Représentez-vous un paysage marin au pied d’une montagne, le tout disposé sur un plateau de 50 centimètres sur 30. C’est ce que l’on appelle un bonkeï, un “paysage miniature sur plateau”. On trouvera par exemple un rocher d’une dizaine de centimètres, façonné comme une montagne et qui plonge en falaise abrupte dans une mer aux crêtes blanches saupoudrée d’îles. Peut-être même y aura-t-il des bateaux en mer et des pêcheurs équipés de lignes fines comme des cheveux. Ou bien la scène représentera le mont Fuji couronné de neige et, au pied, une maisonnette au toit de chaume dont les portes coulissent. Le plateau contiendra tout aussi bien un jardin complet, avec sa lanterne, des buissons et des arbres de trois centimètres de haut. Dans ces jardins miniatures, on représente la mer, les ruisseaux et les pièces d’eau avec du sable, mais a composition est si habile que le maître de maison qui arrive chez lui croit contempler un paysage marin ou une scène pastorale dans son entrée.
Une autre technique dans laquelle les Japonais se sont illustrés est celle des bonsaï. Il s’agit cette fois de plantes ou d’arbres véritables qui sont restés nains à la suite d’une taille spéciale des tiges et des racines. Dans votre main tiendra un pot où pousse un bosquet d’érables. Ou bien ce sera un pin noueux qui ne dépasse pas 50 centimètres, mais qui peut avoir 150 ans. Ces plantes et ces arbres nains passent souvent de génération en génération, et on se les transmet comme un véritable trésor de famille.
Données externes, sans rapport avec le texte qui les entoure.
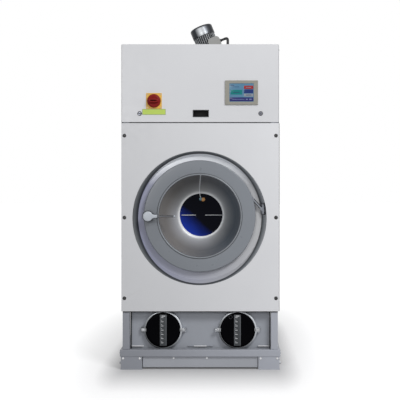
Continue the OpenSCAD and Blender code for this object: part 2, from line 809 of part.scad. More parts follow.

Une visite au jardin Gyoen
Pour en revenir à des jardins plus importants, vous devriez venir à Shinjuku, visiter le jardin Gyoen au mois de novembre. Ce parc d’une soixantaine d’hectares se trouve dans un quartier très animé de Tokyo, à un quart d’heure à pied de la gare de Shinjuku. Juste à côté s’élèvent certains des plus hauts gratte-ciel de Tokyo, avec de grands magasins et des centres commerciaux en sous-sol. Quel changement quand on pénètre dans le parc Gyoen! Il y a tout d’abord de magnifiques pelouses, des centaines de grands arbres ainsi que des arbustes et des parterres de roses. Le style de cette partie du jardin ne surprend pas un Occidental, car il a été conçu par l’horticulteur français Henri Martinet. Nous tombons en admiration devant les tulipiers, les platanes, les magnolias et cette merveille que sont les cèdres de l’Himalaya. Certains atteignent 50 à 60 mètres de haut, et leurs branches déployées offrent une ombre accueillante aux nombreux visiteurs qui viennent en curieux ou tout simplement pour se détendre en famille ou entre amis sur les immenses pelouses.
Poursuivant notre promenade, nous arrivons à un petit étang avec un pont qui conduit à une île. La lanterne de pierre qui se dresse au milieu de l’île nous signale que nous quittons la partie occidentale du jardin et que le style redevient typiquement japonais.
Non loin, voici une hutte dont les murs et le toit sont faits de tiges de bambou tressées. Cette construction ouverte et garnie de pourpre est le lieu idéal pour exposer des chrysanthèmes. Arrêtez-vous devant cette plante. On a donné à ses branches la forme d’un dôme, et plus de 350 ravissantes fleurs jaunes poussent sur la seule tige principale. Nous retrouverons cette composition un peu plus loin, mais avec des fleurs qui vont du blanc éclatant au rose et au rouge sombre. Quelle merveille de voir une seule plante donner autant de jolies fleurs! Au détour d’un chemin, nous parvenons devant d’autres huttes identiques qui abritent chacune une variété de chrysanthèmes différente. Certains plants portent des centaines de petites fleurs qui tombent en cascades d’environ deux mètres. D’autres n’ont que 30 à 40 centimètres de haut. Qu’elles soient rose pâle, jaunes ou blanches, toutes les fleurs sont d’une délicatesse extrême. Voici à présent une note insolite: une plante constituée d’une fleur unique au bout de sa tige. Chaque fleur présente à peu près le diamètre d’une soucoupe, mais, chez l’une, les pétales sont larges et recourbés, alors que chez l’autre, ils sont longs et minces. À l’extérieur, les parterres sont de taille moyenne et portent des fleurs de toutes les couleurs. Il y a eu ici jusqu’à plus de 800 variétés de chrysanthèmes pendant un temps, exploit qu’il faut mettre à l’actif des jardiniers japonais.
À présent, nous prenons le pont en arche qui nous fait traverser un étang. La surface de l’eau se ride. Regardez! Ce sont des carpes mouchetées les unes de rouge, les autres d’or, de noir ou d’argent. Quand elles entendent un bruit de conversation, elles montent à la surface, tout comme une autre curieuse, une tortue d’eau. Les visiteurs s’amusent à leur envoyer des miettes de leur déjeuner. Pas étonnant que ces poissons d’une cinquantaine de centimètres vivent jusqu’à un âge avancé! Il paraît que certains d’entre eux ont plus de 16 ans.
Nous sommes ravis de notre visite au jardin Gyoen, d’autant plus que cela nous a permis de comparer la beauté d’un jardin occidental avec celle d’un jardin japonais. Si ces deux styles existent, c’est à Dieu qu’on le doit, lui qui nous a dotés du sens du beau et qui a fourni également pour notre plus grande joie une incroyable profusion de plantes.